Them brake ferns ain't no good," the old "stump rancher" told me, "they pizens the ground so's you cain't grow nothin else!" This conversation took place in the Oregon woods during the 1930's, and the speaker lived in a crude pine shack with no garden to be seen. The odds are pretty good that he—along with his flock of sallow-faced children—was suffering from malnutrition.

Of course, there's no way that this man could have known that brake or bracken ferns don't poison the ground (they actually just prefer soil that's too acid for other crops), but his experience with the "weed" might have led him to reason that if he couldn't lick the blasted ferns, he ought to "join 'em". Had he made this assumption, he could even have come to realize that his runty, scrubby field of bracken was actually a garden in disguise!

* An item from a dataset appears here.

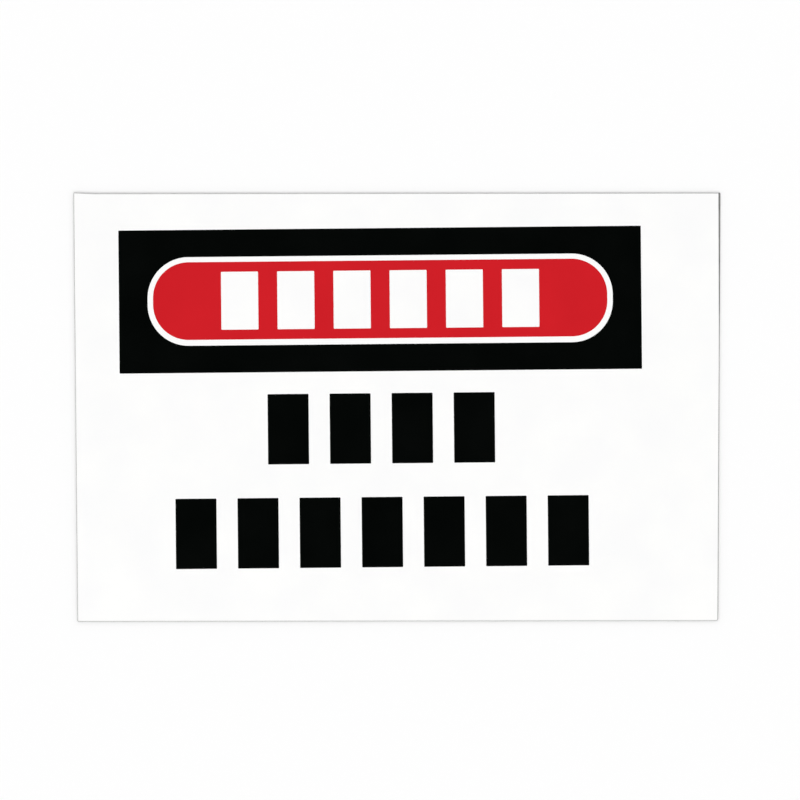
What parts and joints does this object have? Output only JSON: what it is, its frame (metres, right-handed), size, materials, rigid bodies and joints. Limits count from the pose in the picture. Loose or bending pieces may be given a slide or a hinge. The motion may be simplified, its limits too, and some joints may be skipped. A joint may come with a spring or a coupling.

In fact, with the addition of some miner's lettuce and violet leaves (both of which coexist nicely with bracken) the homesteader could have had fresh greens for his table through a good portion of the growing season!

And, since research has shown us that the sprouting tips of plants are usually high in protein, vitamins, and minerals, I'm convinced that—had the old squatter been able to read the directions that follow—his family would have been healthier and happier for their association with the common "brake."

First, Though, a Warning 

You should know that there is a mild poison in the mature specimens of the genus Pteridium. And, were you to eat 24 pounds of adult bracken a day for 30 consecutive days, you might have some problems. Even if you were tempted to indulge in such a bovine orgy, however, you could avoid disaster by not eating the fully developed leaves that contain the toxic matter. New, leafless shoots are safe (although these should be cooked to break down the enzyme thiaminase, which destroys vitamin B1 and could—again, if great quantities were eaten—lead to a B1 deficiency).

It's also important to be sure that you are picking the correct fern. The plant that you're after is the common brake or bracken fern, Pteridium (or Pteris ) aquilinum, which can be identified by the fact that its fronds fan out—usually in groups of three—from a central stalk, producing a coarse but beautiful plant that can reach a height of 50 or 60 inches.